With revenue generated by the Conservation Futures Tax and the King County Parks Levy, the county and cities seek to invest up to $63.8 million for 61 open space projects in 2019 and early 2020, pending authorization from the King County Council and voters renewing the King County Parks Levy during the Aug. 6 election. That is up from $20 million to protect 40 open space projects funded in 2018.
“We are advancing the Land Conservation Initiative with urgency and purpose, tripling our investments for open space preservation,” said Executive Constantine. “The legislation I am announcing today will save thousands of acres of our last, best open space lands, farmlands, forestlands, urban greenspaces, and trails. This will help ensure that all people who call King County home can enjoy the natural beauty that defines our region."
This tripling in funding is possible because the county has placed additional tools in its conservation toolbox. One tool the county added last year was to increase the debt financing capacity of the Conservation Futures Tax from 50 percent to 80 percent, making it possible for the county to pull forward up to $148 million in capital over the next several years to acquire open space.

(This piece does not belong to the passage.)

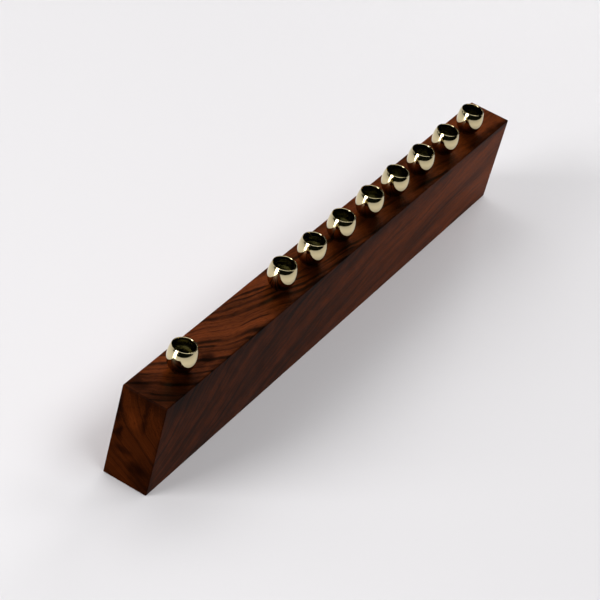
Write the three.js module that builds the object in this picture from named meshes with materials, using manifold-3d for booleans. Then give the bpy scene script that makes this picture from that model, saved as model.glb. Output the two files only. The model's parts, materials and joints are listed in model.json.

Executive Constantine’s proposed legislation would pull forward the first $35 million of the $148 million to protect conservation lands right now.
Another tool is the additional $120 million for open space protection that Executive Constantine included in his proposal to renew the King County Parks Levy, which the County Council put on the August ballot.

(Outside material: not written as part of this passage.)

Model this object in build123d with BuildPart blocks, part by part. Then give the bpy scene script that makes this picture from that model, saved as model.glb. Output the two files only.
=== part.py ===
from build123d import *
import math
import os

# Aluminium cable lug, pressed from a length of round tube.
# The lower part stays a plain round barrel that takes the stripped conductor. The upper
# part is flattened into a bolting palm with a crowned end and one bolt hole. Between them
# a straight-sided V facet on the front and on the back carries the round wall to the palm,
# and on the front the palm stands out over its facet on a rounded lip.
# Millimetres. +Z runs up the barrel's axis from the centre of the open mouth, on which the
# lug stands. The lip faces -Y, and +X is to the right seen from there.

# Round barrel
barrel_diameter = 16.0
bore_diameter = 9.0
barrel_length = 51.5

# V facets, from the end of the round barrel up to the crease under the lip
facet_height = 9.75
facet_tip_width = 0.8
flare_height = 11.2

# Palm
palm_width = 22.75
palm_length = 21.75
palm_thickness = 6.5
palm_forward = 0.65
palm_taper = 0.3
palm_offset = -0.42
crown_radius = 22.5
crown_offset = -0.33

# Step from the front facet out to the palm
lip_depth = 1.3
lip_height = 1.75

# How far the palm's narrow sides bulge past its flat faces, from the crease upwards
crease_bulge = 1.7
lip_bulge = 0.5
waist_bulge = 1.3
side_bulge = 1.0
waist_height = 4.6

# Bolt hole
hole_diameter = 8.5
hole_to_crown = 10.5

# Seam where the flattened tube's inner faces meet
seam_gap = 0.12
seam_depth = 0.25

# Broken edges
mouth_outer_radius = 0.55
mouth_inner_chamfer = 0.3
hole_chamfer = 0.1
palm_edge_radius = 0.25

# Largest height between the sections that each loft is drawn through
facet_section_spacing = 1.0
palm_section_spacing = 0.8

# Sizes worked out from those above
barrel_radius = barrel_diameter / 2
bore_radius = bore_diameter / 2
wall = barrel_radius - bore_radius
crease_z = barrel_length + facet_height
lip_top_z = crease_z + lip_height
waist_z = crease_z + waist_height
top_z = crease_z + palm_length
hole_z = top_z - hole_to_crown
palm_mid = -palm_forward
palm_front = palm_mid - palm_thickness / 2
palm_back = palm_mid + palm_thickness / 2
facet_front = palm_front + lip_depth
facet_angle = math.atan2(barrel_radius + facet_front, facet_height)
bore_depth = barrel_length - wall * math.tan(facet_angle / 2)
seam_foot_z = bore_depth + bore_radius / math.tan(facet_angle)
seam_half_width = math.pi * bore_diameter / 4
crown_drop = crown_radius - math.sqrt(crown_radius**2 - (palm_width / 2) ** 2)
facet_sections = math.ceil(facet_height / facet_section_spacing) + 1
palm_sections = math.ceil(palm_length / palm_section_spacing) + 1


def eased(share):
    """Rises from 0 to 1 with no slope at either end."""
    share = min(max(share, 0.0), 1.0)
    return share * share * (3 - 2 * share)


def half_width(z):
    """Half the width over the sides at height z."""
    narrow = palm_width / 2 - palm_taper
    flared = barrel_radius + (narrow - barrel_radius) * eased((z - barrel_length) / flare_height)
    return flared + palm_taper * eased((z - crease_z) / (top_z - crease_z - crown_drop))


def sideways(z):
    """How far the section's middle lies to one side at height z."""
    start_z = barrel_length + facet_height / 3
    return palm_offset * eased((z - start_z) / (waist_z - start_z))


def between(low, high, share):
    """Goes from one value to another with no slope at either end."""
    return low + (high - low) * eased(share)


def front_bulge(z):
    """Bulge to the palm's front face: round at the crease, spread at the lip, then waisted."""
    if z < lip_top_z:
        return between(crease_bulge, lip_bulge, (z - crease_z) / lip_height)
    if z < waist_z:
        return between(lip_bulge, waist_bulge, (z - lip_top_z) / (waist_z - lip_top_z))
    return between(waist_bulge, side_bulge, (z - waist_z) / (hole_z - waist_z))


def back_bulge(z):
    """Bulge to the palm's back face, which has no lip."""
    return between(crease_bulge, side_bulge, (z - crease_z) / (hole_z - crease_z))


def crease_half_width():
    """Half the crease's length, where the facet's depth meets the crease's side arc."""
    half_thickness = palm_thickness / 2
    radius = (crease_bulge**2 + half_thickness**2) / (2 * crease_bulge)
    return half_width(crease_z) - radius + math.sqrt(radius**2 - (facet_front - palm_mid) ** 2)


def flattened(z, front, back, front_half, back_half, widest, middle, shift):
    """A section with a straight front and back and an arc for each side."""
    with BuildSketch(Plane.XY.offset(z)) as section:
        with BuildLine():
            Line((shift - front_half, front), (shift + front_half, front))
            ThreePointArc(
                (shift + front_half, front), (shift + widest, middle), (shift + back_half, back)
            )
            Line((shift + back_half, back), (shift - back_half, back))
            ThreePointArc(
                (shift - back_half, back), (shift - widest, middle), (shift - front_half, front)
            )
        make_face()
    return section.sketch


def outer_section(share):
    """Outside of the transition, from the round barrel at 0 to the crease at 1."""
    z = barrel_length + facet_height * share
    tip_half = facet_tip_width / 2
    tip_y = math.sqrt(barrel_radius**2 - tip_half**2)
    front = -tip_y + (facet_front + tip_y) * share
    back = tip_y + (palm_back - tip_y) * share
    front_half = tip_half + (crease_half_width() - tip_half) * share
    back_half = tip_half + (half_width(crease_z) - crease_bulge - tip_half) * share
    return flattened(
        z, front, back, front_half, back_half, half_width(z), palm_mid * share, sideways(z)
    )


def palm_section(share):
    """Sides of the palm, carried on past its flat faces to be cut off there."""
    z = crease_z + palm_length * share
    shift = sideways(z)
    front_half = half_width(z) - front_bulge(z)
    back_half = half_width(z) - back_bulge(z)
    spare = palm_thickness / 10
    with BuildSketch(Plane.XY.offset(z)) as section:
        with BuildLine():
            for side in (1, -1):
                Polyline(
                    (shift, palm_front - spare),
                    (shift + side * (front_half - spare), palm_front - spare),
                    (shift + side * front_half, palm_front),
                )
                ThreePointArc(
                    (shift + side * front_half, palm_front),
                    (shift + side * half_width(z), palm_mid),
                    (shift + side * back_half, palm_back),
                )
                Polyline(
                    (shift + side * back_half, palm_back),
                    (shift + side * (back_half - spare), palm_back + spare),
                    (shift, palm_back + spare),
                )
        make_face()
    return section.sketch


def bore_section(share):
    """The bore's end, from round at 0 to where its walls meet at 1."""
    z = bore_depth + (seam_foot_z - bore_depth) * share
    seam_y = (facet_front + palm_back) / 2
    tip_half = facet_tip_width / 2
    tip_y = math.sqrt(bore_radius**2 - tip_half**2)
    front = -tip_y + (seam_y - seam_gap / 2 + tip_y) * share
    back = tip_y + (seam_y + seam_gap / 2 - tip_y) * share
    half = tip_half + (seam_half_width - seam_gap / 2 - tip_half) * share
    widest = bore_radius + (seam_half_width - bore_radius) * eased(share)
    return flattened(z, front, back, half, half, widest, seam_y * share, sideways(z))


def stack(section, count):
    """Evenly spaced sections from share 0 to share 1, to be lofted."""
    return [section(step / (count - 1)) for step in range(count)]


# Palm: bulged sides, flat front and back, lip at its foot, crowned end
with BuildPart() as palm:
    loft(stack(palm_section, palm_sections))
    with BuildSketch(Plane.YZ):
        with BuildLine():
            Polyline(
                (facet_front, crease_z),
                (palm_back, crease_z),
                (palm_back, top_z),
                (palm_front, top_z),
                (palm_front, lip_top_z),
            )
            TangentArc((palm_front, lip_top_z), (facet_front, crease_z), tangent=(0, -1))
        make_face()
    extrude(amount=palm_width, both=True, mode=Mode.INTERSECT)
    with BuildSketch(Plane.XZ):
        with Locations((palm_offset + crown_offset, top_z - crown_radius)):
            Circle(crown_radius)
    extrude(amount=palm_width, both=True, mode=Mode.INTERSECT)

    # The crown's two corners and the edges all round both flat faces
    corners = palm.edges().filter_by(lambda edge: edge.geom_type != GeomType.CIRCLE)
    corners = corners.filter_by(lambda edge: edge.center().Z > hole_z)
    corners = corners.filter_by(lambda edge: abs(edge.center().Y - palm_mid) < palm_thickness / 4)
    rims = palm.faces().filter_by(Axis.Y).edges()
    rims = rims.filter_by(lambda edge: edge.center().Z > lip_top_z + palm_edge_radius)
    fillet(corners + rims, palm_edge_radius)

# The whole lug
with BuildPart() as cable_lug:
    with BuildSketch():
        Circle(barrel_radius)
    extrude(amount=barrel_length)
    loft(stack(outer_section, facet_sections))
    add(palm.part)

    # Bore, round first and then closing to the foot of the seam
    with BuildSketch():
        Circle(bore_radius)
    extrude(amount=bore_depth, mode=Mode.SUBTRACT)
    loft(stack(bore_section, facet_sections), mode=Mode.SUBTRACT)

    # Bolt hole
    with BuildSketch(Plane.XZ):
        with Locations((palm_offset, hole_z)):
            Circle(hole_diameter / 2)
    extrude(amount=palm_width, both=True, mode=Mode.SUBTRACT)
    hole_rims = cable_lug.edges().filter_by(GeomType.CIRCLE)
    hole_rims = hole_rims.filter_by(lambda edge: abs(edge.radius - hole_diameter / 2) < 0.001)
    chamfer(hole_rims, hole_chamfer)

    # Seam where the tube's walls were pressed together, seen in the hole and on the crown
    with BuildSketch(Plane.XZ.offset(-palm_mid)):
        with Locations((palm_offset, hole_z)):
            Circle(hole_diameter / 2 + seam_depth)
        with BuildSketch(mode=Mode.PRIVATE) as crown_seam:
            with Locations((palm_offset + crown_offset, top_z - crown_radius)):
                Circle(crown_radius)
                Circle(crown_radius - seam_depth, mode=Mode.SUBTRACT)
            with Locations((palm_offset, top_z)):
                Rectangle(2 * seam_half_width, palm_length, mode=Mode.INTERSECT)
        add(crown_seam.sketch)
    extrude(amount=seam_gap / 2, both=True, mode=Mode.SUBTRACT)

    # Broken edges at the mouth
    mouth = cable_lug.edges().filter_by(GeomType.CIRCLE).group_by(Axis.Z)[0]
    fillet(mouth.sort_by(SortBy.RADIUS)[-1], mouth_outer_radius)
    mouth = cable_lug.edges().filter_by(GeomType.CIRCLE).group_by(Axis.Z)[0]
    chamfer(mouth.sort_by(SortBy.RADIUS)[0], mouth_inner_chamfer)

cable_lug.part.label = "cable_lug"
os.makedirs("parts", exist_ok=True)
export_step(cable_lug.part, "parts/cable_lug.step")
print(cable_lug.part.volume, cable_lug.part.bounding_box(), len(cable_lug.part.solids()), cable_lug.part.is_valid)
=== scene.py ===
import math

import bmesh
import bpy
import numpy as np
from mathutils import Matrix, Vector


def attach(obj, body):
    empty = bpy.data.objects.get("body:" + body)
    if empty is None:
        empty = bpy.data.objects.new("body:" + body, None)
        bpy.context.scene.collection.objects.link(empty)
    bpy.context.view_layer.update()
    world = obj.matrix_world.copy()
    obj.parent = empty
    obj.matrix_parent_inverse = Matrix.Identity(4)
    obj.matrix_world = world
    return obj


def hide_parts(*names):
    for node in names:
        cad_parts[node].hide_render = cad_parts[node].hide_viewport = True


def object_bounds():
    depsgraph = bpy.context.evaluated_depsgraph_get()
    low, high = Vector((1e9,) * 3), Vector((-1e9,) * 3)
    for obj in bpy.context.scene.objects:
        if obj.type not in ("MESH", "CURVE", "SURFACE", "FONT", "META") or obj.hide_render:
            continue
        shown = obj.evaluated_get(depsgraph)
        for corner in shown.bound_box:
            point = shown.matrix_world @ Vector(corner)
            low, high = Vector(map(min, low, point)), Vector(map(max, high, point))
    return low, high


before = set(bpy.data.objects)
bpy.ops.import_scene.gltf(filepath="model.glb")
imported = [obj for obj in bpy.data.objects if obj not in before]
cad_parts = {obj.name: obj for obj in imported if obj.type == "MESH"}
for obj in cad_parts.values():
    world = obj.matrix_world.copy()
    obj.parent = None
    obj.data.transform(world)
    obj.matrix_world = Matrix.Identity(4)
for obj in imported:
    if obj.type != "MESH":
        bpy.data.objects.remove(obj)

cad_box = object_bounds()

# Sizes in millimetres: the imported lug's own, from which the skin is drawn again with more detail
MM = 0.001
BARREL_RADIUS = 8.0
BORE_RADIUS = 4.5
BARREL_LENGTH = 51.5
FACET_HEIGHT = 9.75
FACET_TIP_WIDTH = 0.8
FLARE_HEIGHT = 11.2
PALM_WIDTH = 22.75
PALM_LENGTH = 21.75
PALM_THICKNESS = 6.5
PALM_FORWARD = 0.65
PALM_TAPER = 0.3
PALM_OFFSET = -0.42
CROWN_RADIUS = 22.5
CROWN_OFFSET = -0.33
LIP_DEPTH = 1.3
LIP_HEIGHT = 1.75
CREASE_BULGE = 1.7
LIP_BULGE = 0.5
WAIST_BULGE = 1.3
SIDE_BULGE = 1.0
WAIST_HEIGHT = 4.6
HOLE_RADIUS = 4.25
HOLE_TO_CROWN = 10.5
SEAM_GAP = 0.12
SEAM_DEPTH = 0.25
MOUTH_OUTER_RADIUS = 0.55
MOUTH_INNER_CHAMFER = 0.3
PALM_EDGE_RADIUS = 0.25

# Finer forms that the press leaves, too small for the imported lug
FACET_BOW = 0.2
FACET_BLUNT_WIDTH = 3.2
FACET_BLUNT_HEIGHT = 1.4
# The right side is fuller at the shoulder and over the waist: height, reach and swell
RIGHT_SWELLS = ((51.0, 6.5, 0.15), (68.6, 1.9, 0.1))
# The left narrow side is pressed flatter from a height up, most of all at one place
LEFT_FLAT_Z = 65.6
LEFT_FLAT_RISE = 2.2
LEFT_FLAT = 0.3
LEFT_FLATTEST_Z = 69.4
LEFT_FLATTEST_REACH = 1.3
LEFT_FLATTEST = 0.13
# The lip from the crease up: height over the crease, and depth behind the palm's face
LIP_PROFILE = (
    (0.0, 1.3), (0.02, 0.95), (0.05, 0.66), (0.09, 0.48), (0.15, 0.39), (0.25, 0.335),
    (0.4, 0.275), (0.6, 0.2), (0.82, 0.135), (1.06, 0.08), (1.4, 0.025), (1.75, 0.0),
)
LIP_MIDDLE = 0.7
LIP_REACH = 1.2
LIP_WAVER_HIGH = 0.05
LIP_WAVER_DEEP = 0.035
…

Here are a few examples of projects included in the legislation:
- Finishing the work of protecting the most critical farmland, with easements in the Snoqualmie Valley, on the Enumclaw Plateau, and on Vashon Island
- Preserving forests on the slopes of Cougar Mountain
- Adding much-needed greenspace throughout urban areas
- Adding to the Eastside Rail Corridor to improve access and better connect it to the regional trail network
- Acquire properties along Bear Creek as well as Cedar, Green, and Tolt rivers to restore salmon and wildlife habitat
Executive Constantine’s legislation embraces recommendations from the community-led Open Space Equity Cabinet to apply the principles of equity and social justice as King County and its cities accelerate the protection of important urban green space, forests, farms, and habitat lands.
Launched by Executive Constantine in 2018, the Land Conservation Initiative is a plan for the county and its cities to protect the highest conservation value open space within a single generation before the opportunity is lost due to population growth and development pressure.

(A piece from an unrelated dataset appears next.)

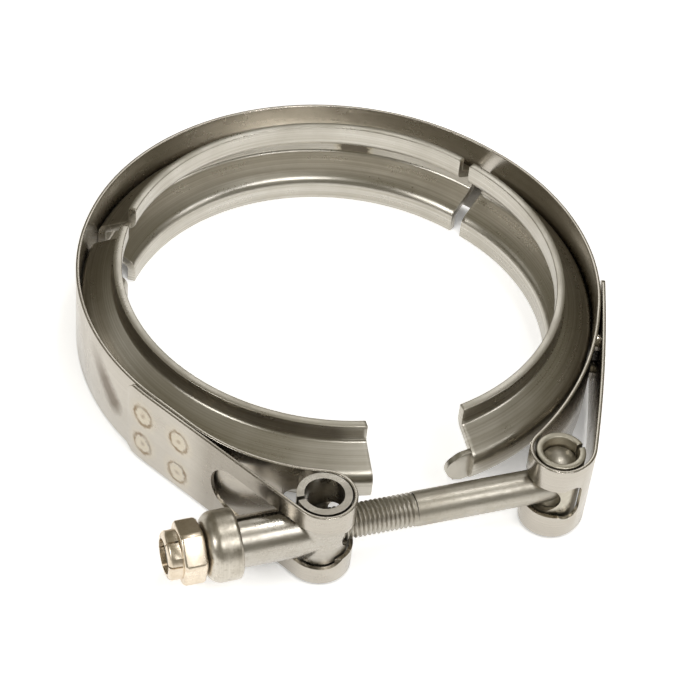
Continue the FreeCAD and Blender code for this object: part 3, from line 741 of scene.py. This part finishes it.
class Graph:
    """Small helper for node materials."""

    def __init__(self, name):
        self.mat = bpy.data.materials.new(name)
        self.mat.use_nodes = True
        self.nt = self.mat.node_tree
        self.bsdf = self.nt.nodes["Principled BSDF"]

    def node(self, kind, **values):
        n = self.nt.nodes.new("ShaderNode" + kind)
        for k, v in values.items():
            setattr(n, k, v)
        return n

    def link(self, a, b):
        self.nt.links.new(a, b)

    def value(self, socket, v):
        if isinstance(v, bpy.types.NodeSocket):
            self.link(v, socket)
        else:
            socket.default_value = v

    def math(self, op, a, b=0.0):
        n = self.node("Math", operation=op)
        self.value(n.inputs[0], a)
        self.value(n.inputs[1], b)
        return n.outputs[0]

    def noise(self, vector, scale, detail=3.0, rough=0.5, stretch=(1, 1, 1)):
        m = self.node("Mapping")
        m.inputs["Scale"].default_value = stretch
        self.link(vector, m.inputs["Vector"])
        n = self.node("TexNoise")
        self.link(m.outputs[0], n.inputs["Vector"])
        n.inputs["Scale"].default_value = scale
        n.inputs["Detail"].default_value = detail
        n.inputs["Roughness"].default_value = rough
        return n.outputs["Fac"]

    def span(self, v, a, b, lo, hi):
        """v from a to b becomes lo to hi, and stays between them."""
        n = self.node("MapRange")
        n.clamp = True
        self.link(v, n.inputs["Value"])
        for k, x in zip(("From Min", "From Max", "To Min", "To Max"), (a, b, lo, hi)):
            n.inputs[k].default_value = x
        return n.outputs[0]

    def mix(self, factor, a, b):
        n = self.node("Mix", data_type="RGBA")
        self.value(n.inputs["Factor"], factor)
        for key, v in ((6, a), (7, b)):
            if isinstance(v, bpy.types.NodeSocket):
                self.link(v, n.inputs[key])
            else:
                n.inputs[key].default_value = (*v, 1.0)
        return n.outputs[2]

    def bump(self, height, strength, distance, normal=None):
        n = self.node("Bump")
        n.inputs["Strength"].default_value = strength
        n.inputs["Distance"].default_value = distance
        self.link(height, n.inputs["Height"])
        if normal is not None:
            self.link(normal, n.inputs["Normal"])
        return n.outputs[0]


def steel(name, base, dark, rough, coords="uv", along=0.02, across=5.0, streak=0.25, dirt=0.5, grain=0.5,
          welds=None, speck=0.15, wave=0.2, mottle=0.6, hair=0.1):
    """Rolled steel. Streaks run along u of the length map, or along the bolt line for object coordinates.

    streak, hair, dirt and speck say how much dark tone the lines, hairs, stains and pits bring. grain and wave
    are the relief of the lines and of the stains, and mottle is how uneven the roughness is.
    """
    g = Graph(name)
    g.bsdf.inputs["Metallic"].default_value = 1.0
    m = g.node("Mapping")
    m.inputs["Scale"].default_value = (1.0 / MM, 1.0 / MM, 1.0 / MM)
    g.link(g.node("TexCoord").outputs["Object"], m.inputs["Vector"])
    vec = obj = m.outputs[0]
    stretch = (along, across, across)
    if coords == "uv":
        vec = g.node("UVMap", uv_map="length").outputs[0]
        stretch = (along, across, 1)
    lines = g.noise(vec, 1.0, detail=2.0, rough=0.55, stretch=stretch)
    coarse = g.noise(vec, 1.0, detail=2.0, rough=0.5, stretch=tuple(s * 0.18 for s in stretch))
    hairs = g.noise(vec, 1.0, detail=3.0, rough=0.6,
                    stretch=(stretch[0] * 4.0, stretch[1] * 1.9, stretch[2] * 1.9))
    blot = g.noise(obj, 0.09, detail=4.0, rough=0.55)
    fine = g.noise(obj, 1.6, detail=1.0, rough=0.5)
    pits = g.noise(obj, 1.3, detail=2.0, rough=0.6)
    stain = g.span(blot, 0.45, 0.75, 0.0, 1.0)
    tone = g.mix(g.math("MULTIPLY", g.span(lines, 0.3, 0.75, 0.0, 1.0), streak), base, dark)
    tone = g.mix(g.math("MULTIPLY", g.span(hairs, 0.45, 0.68, 0.0, 1.0), hair), tone, dark)
    tone = g.mix(g.math("MULTIPLY", stain, dirt), tone, dark)
    tone = g.mix(g.math("MULTIPLY", g.span(pits, 0.52, 0.72, 0.0, 1.0), speck), tone, dark)
    r = g.math("ADD", g.span(coarse, 0.3, 0.7, -0.05 * mottle, 0.07 * mottle), rough)
    r = g.math("ADD", r, g.span(fine, 0.3, 0.7, -0.03 * mottle, 0.04 * mottle))
    r = g.math("ADD", r, g.math("MULTIPLY", stain, 0.10))
    normal = g.bump(lines, grain, 0.00003)
    normal = g.bump(blot, wave, 0.0003, normal)
    if welds:
        tone, r, normal = welds(g, vec, tone, r, normal)
    g.link(tone, g.bsdf.inputs["Base Color"])
    g.link(r, g.bsdf.inputs["Roughness"])
    g.link(normal, g.bsdf.inputs["Normal"])
    return g.mat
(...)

By front-loading investments over the next 30 years, instead of the next 70 years, the county and cities together can double the amount of open space they can protect, and do so with minimal impact to taxpayers in these early years of the initiative. Since land and real estate become increasingly expensive over time, this acceleration will save the region $15 billion compared to protecting the same amount of open space over 70 years.
The legislation that Executive Constantine announced today will ensure that the accelerated funding for land conservation will protect more urban green spaces in communities lacking this important public infrastructure investment, in addition to protecting more forest, farm, and habitat lands.
Ensuring everyone in King County has access to open space
The county is using open space funding generated by the Conservation Futures Tax to catalyze the creation of new green space in communities with the greatest disparities in access to open space. These communities are primarily located in South King County. One quarter of King County residents — about 500,000 people — do not live within easy access to a publicly owned park, green space, or trail due to decades of inequities and injustice that limited investments in public infrastructure in these communities.
Seven of the open space projects recommended for funding this year qualified for the new waiver that Executive Constantine proposed in 2018 based on recommendations by the Land Conservation Initiative Advisory Group. Using this new approach, cities that can demonstrate that protecting an open space property will promote equity and social justice no longer have to put up matching funds to receive funding from the Conservation Futures Tax.
The new legislation now advances to the King County Council Committee of the Whole for its consideration.
- STORYMAP: King County Land Conservation Initiative
- Executive Constantine’s plan will ensure all King County residents have access to open spaces
- VIDEO: B-roll footage of open space projects
- VIDEO: Executive Constantine announces plan to triple King County's land conservation investments
We are advancing the Land Conservation Initiative with urgency and purpose, tripling our investments for open space preservation. The legislation I am announcing today will save thousands of acres of our last, best open space lands, farmlands, forestlands, urban greenspaces, and trails. This will help ensure that all people who call King County home can enjoy the natural beauty that defines our region.
I am very proud of all the people and efforts that went into creation of the Land Conservation Initiative. Our work over the last 3 years matched the urgency of protecting our natural heritage with a commitment to embed equity in its outcomes. Tripling the rate of land conservation represents our willingness to continue to lead the way on protecting our environment, our health, and our way of life in the region.
The Land Conservation Initiative commitment to accelerate the pace of land conservation is key. By tripling the rate of protection in this first year, we have made a strong start. Whether it is farmland, parks in underserved neighborhoods, trails or conservation properties, they are all becoming more expensive and scarce.
Thirty years ago, King County made smart investments in parks, trails and open space that are a big reason the Mountains to Sound Greenway is now a National Heritage Area. As our region continues to grow, Executive Constantine’s Land Conservation Initiative will make bold and visionary investments to ensure the opportunities and benefits of parks, trails and open spaces are accessible to all for generations to come.
As our region grows, it is of the utmost importance that everyone has access to places to get outdoors, and the Land Conservation Initiative is an important tool in ensuring this access. This initiative will help us continue our work to create urban parks, improve access to outdoor recreation, and preserve King County's most special places -- all of which make our community healthy, livable, and climate resilient.